• Short problem: Repeat verbatim only the lines from the opening of the material below through the one that contains "point.y += (1".

• Supplied data:

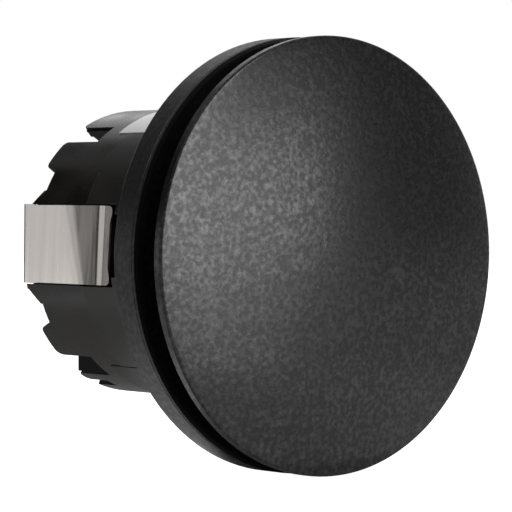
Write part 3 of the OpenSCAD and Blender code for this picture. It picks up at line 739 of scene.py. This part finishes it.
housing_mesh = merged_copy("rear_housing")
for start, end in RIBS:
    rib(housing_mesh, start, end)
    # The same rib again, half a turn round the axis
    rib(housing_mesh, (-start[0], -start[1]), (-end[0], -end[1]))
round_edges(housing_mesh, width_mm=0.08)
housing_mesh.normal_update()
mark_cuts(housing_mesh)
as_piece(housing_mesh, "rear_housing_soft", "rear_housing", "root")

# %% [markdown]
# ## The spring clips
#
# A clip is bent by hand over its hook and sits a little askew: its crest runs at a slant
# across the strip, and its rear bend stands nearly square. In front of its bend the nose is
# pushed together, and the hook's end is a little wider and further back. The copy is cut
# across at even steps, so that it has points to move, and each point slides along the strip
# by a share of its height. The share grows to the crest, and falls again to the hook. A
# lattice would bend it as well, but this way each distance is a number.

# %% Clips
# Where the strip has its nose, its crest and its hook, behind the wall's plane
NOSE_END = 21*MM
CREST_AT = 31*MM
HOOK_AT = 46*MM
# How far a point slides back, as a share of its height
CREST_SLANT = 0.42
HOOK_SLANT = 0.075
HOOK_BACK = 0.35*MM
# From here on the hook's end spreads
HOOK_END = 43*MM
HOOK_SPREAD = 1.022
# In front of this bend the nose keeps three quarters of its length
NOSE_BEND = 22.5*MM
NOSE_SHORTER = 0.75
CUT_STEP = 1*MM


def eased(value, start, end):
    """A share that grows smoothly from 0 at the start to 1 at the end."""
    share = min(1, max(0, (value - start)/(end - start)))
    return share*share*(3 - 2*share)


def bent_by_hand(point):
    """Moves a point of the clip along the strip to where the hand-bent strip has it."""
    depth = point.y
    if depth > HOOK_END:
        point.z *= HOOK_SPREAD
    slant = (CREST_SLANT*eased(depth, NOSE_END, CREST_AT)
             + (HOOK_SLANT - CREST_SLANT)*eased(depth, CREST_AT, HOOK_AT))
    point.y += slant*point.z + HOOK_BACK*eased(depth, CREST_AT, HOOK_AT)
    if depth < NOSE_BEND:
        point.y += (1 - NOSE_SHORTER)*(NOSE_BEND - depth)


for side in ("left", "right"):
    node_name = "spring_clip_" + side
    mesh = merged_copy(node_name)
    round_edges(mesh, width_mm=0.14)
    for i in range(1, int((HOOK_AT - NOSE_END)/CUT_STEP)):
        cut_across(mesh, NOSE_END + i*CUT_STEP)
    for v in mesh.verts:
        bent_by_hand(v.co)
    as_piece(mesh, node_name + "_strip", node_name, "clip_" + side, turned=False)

• Written response:
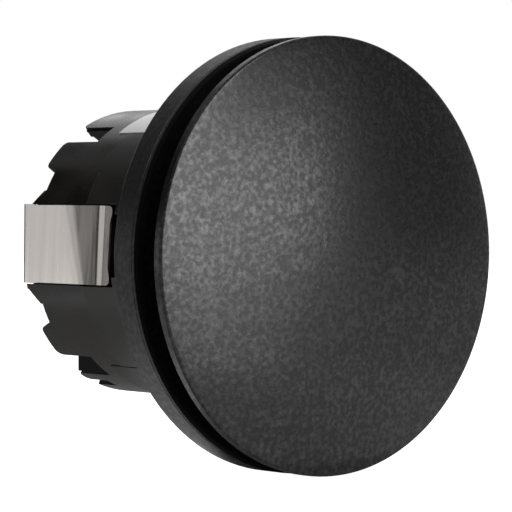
Write part 3 of the OpenSCAD and Blender code for this picture. It picks up at line 739 of scene.py. This part finishes it.
housing_mesh = merged_copy("rear_housing")
for start, end in RIBS:
    rib(housing_mesh, start, end)
    # The same rib again, half a turn round the axis
    rib(housing_mesh, (-start[0], -start[1]), (-end[0], -end[1]))
round_edges(housing_mesh, width_mm=0.08)
housing_mesh.normal_update()
mark_cuts(housing_mesh)
as_piece(housing_mesh, "rear_housing_soft", "rear_housing", "root")

# %% [markdown]
# ## The spring clips
#
# A clip is bent by hand over its hook and sits a little askew: its crest runs at a slant
# across the strip, and its rear bend stands nearly square. In front of its bend the nose is
# pushed together, and the hook's end is a little wider and further back. The copy is cut
# across at even steps, so that it has points to move, and each point slides along the strip
# by a share of its height. The share grows to the crest, and falls again to the hook. A
# lattice would bend it as well, but this way each distance is a number.

# %% Clips
# Where the strip has its nose, its crest and its hook, behind the wall's plane
NOSE_END = 21*MM
CREST_AT = 31*MM
HOOK_AT = 46*MM
# How far a point slides back, as a share of its height
CREST_SLANT = 0.42
HOOK_SLANT = 0.075
HOOK_BACK = 0.35*MM
# From here on the hook's end spreads
HOOK_END = 43*MM
HOOK_SPREAD = 1.022
# In front of this bend the nose keeps three quarters of its length
NOSE_BEND = 22.5*MM
NOSE_SHORTER = 0.75
CUT_STEP = 1*MM


def eased(value, start, end):
    """A share that grows smoothly from 0 at the start to 1 at the end."""
    share = min(1, max(0, (value - start)/(end - start)))
    return share*share*(3 - 2*share)


def bent_by_hand(point):
    """Moves a point of the clip along the strip to where the hand-bent strip has it."""
    depth = point.y
    if depth > HOOK_END:
        point.z *= HOOK_SPREAD
    slant = (CREST_SLANT*eased(depth, NOSE_END, CREST_AT)
             + (HOOK_SLANT - CREST_SLANT)*eased(depth, CREST_AT, HOOK_AT))
    point.y += slant*point.z + HOOK_BACK*eased(depth, CREST_AT, HOOK_AT)
    if depth < NOSE_BEND:
        point.y += (1 - NOSE_SHORTER)*(NOSE_BEND - depth)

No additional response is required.